The k-nearest neighbors algorithm, also known as KNN or k-NN, is a non-parametric, supervised learning classifier, which uses proximity to make classifications or predictions about the grouping of an unlabeled dataset. It is a simple, easy-to-implement algorithm that can be used for both classification and regression tasks.
Here are some key points about KNN:
-
KNN works by finding the distances between a query and all the examples in the data, selecting the specified number examples (K) closest to the query, then votes for the most frequent label (in the case of classification) or averages the labels (in the case of regression).
-
KNN is a type of instance-based learning, which means that it does not explicitly learn a model.
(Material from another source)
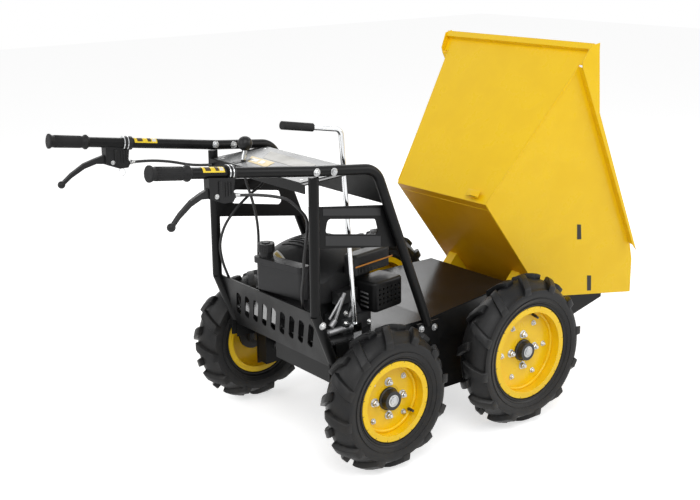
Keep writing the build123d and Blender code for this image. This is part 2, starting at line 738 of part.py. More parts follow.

Instead, it memorizes the training instances and uses them to classify new instances.
-
KNN is a non-parametric algorithm, which means that it does not make any assumptions about the underlying distribution of the data.
-
KNN is commonly used for simple recommendation systems, pattern recognition, data mining, financial market predictions, intrusion detection, and more.
-
However, as a dataset grows, KNN becomes increasingly inefficient, compromising overall model performance. KNN is also more prone to overfitting, and the value of k can impact the models behavior.
In summary, KNN is a simple and effective algorithm for classification and regression tasks, but its performance can be impacted by the size of the dataset and the value of k.